For it does repair a very deep and painful flaw in the fabric of American justice. It corrects a cruel and enduring wrong in the conduct of the American Nation.
Speaker McCormack and Congressman Celler almost 40 years ago first pointed that out in their maiden speeches in the Congress. And this measure that we will sign today will really make us truer to ourselves both as a country and as a people. It will strengthen us in a hundred unseen ways.
I have come here to thank personally each Member of the Congress who labored so long and so valiantly to make this occasion come true today, and to make this bill a reality. I cannot mention all their names, for it would take much too long, but my gratitude–and that of this Nation–belongs to the 89th Congress.
We are indebted, too, to the vision of the late beloved President John Fitzgerald Kennedy, and to the support given to this measure by the then Attorney General and now Senator, Robert F. Kennedy.
In the final days of consideration, this bill had no more able champion than the present Attorney General, Nicholas Katzenbach, who, with New York’s own “Manny” Celler, and Senator Ted Kennedy of Massachusetts, and Congressman Feighan of Ohio, and Senator Mansfield and Senator Dirksen constituting the leadership of the Senate, and Senator Javits, helped to guide this bill to passage, along with the help of the Members sitting in front of me today.
This bill says simply that from this day forth those wishing to immigrate to America shall be admitted on the basis of their skills and their close relationship to those already here.
This is a simple test, and it is a fair test. Those who can contribute most to this country–to its growth, to its strength, to its spirit–will be the first that are admitted to this land.
The fairness of this standard is so self-evident that we may well wonder that it has not always been applied. Yet the fact is that for over four decades the immigration policy of the United States has been twisted and has been distorted by the harsh injustice of the national origins quota system.
Under that system the ability of new immigrants to come to America depended upon the country of their birth. Only 3 countries were allowed to supply 70 percent of all the immigrants.
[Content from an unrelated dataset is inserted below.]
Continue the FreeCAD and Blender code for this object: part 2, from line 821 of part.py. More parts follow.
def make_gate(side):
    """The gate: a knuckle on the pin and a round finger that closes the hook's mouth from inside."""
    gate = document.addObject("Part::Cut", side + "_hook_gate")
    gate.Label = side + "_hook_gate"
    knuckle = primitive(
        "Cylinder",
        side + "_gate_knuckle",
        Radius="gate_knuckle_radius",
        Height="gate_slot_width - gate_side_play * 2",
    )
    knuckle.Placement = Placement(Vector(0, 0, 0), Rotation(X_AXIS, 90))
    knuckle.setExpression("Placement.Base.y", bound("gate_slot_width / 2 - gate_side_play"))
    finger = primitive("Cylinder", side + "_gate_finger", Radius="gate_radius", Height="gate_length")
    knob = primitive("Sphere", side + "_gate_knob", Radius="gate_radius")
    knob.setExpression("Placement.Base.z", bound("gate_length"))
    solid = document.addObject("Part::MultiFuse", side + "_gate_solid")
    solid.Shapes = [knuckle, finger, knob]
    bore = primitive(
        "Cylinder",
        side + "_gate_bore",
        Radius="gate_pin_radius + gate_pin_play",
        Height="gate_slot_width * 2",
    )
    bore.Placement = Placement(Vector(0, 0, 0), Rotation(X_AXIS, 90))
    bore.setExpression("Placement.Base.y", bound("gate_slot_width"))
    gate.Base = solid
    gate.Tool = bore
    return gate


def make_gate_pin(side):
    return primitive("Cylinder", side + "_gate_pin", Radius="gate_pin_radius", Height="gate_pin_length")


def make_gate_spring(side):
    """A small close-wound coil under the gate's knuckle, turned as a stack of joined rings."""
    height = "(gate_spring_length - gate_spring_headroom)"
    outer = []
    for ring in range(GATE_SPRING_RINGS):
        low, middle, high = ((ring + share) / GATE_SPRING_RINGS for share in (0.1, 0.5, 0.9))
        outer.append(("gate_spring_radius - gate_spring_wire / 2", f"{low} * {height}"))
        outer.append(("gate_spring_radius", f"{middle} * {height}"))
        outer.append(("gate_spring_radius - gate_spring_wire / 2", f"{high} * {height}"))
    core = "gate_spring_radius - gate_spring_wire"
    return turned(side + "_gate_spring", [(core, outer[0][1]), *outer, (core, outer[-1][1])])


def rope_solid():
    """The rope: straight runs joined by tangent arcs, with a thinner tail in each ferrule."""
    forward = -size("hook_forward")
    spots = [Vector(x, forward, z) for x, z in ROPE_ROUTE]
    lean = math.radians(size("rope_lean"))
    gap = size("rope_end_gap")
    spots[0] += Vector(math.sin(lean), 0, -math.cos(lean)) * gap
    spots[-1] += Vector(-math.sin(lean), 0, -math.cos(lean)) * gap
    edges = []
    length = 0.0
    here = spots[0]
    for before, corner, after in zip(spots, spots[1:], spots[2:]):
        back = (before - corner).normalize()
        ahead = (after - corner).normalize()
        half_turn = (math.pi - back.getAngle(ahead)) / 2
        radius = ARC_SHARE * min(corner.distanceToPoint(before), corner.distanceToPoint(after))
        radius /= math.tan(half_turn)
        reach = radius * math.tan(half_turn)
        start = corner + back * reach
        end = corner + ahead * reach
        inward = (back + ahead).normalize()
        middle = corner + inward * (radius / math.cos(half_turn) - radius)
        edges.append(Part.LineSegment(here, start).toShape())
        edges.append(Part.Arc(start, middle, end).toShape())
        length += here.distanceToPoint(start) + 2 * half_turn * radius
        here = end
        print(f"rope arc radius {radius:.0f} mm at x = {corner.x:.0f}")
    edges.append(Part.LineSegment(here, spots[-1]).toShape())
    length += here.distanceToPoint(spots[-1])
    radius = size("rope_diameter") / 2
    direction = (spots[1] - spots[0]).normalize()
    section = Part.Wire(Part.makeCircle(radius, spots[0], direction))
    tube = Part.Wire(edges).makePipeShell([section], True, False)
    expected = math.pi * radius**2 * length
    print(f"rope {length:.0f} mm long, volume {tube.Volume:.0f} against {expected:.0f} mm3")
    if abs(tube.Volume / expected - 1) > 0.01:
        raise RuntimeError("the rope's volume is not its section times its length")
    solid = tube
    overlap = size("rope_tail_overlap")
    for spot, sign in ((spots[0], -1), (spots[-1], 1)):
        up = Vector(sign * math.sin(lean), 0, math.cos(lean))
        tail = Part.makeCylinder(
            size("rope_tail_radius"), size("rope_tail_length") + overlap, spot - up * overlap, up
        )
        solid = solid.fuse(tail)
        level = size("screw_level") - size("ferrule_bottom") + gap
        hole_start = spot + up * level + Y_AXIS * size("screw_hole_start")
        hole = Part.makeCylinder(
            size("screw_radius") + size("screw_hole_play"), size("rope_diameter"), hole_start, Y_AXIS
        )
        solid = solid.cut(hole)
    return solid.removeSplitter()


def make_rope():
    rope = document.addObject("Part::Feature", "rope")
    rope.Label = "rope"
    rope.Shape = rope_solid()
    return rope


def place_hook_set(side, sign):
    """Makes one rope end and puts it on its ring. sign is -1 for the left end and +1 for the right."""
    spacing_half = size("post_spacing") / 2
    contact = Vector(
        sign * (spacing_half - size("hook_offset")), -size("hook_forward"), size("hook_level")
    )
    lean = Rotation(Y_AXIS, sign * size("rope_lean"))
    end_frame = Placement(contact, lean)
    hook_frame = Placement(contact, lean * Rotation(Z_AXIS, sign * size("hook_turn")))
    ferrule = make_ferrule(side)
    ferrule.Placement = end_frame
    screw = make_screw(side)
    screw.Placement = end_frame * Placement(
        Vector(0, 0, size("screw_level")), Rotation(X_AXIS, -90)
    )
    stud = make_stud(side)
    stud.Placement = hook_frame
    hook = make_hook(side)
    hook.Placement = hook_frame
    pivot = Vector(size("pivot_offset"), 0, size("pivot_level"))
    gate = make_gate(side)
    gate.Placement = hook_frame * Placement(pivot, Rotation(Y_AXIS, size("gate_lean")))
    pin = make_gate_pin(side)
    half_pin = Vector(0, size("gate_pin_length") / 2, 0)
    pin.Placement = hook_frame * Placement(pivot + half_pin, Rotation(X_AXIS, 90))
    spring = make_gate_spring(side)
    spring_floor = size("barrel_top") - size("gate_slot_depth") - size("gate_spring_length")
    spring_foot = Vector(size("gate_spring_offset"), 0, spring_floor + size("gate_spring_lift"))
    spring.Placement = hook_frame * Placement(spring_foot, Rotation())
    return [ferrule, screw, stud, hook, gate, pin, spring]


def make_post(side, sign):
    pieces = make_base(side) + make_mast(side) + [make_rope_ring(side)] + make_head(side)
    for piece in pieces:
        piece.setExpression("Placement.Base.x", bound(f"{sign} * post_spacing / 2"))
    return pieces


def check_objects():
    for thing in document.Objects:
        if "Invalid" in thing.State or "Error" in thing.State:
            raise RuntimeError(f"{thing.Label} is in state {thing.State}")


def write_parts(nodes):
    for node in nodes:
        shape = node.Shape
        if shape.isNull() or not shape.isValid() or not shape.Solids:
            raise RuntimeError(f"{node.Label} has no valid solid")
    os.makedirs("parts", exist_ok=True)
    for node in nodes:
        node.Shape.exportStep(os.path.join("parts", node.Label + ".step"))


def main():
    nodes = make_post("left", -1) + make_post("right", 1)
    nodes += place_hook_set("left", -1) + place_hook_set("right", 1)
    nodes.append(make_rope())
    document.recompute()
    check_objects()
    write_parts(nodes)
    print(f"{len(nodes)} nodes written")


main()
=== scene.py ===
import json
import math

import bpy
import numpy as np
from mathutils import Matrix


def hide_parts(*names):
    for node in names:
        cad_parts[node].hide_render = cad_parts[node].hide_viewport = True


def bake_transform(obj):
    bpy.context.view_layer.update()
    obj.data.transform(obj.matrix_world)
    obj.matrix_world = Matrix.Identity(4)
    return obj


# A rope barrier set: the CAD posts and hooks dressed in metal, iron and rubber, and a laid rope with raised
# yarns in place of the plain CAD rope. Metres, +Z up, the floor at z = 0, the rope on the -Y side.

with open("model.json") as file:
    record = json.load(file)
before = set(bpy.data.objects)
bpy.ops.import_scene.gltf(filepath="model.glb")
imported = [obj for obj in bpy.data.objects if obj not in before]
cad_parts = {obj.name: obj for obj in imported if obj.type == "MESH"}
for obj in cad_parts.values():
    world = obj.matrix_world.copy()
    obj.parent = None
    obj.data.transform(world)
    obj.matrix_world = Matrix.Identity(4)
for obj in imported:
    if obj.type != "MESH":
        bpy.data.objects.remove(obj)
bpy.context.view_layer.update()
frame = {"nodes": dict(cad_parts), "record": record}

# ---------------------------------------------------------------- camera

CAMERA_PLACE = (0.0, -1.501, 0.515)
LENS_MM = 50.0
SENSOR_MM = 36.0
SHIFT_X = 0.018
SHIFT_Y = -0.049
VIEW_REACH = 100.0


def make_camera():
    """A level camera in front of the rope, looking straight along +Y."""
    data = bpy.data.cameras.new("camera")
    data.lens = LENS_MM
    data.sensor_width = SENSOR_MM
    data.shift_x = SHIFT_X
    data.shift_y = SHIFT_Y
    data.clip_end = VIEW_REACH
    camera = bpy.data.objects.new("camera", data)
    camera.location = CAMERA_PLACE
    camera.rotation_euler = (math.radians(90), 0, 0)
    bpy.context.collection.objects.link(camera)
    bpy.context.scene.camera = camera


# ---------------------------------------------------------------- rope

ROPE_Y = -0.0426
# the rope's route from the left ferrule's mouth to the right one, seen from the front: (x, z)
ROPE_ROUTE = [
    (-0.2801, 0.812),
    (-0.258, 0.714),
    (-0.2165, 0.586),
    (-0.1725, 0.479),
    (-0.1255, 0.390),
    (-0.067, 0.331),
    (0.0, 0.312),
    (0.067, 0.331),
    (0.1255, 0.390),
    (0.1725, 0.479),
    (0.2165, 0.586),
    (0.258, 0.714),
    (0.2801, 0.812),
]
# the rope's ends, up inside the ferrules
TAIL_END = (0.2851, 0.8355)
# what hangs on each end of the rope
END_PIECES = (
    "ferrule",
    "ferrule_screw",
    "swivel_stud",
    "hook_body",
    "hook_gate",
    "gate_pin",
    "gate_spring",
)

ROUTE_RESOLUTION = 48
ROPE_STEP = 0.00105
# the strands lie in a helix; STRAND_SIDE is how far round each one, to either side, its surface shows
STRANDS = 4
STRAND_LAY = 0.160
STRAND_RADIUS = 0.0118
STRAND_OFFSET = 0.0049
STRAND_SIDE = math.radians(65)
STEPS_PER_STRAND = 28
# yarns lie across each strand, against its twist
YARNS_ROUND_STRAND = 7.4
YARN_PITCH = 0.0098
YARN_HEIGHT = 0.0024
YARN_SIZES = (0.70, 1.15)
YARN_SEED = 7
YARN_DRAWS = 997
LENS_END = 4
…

Families were kept apart because a husband or a wife or a child had been born in the wrong place.
Men of needed skill and talent were denied entrance because they came from southern or eastern Europe or from one of the developing continents.
This system violated the basic principle of American democracy–the principle that values and rewards each man on the basis of his merit as a man.
It has been un-American in the highest sense, because it has been untrue to the faith that brought thousands to these shores even before we were a country.
Today, with my signature, this system is abolished.
We can now believe that it will never again shadow the gate to the American Nation with the twin barriers of prejudice and privilege.
Our beautiful America was built by a nation of strangers. From a hundred different places or more they have poured forth into an empty land, joining and blending in one mighty and irresistible tide.
The land flourished because it was fed from so many sources–because it was nourished by so many cultures and traditions and peoples.
And from this experience, almost unique in the history of nations, has come America’s attitude toward the rest of the world. We, because of what we are, feel safer and stronger in a world as varied as the people who make it up–a world where no country rules another and all countries can deal with the basic problems of human dignity and deal with those problems in their own way.
Now, under the monument which has welcomed so many to our shores, the American Nation returns to the finest of its traditions today.
The days of unlimited immigration are past.
But those who do come will come because of what they are, and not because of the land from which they sprung.
When the earliest settlers poured into a wild continent there was no one to ask them where they came from. The only question was: Were they sturdy enough to make the journey, were they strong enough to clear the land, were they enduring enough to make a home for freedom, and were they brave enough to die for liberty if it became necessary to do so?
Follow this link for a full text of the speech. To listen to Johnson deliver the speech, start the video below.
Reflection Questions
- How does Johnson describe his motivation for signing the legislation? What is the argument he is making?
- What impact does he suggest the bill will have?
- Research the impact of immigration in the United States since the bill was passed. What has changed? What about the immigration story has remained consistent from earlier periods of immigration? Compare what you find to the picture Johnson presented in his speech.
- Examine the image above. The location of the signing was chosen carefully to send a message. Also, look at the people who are surrounding the President. What do you notice?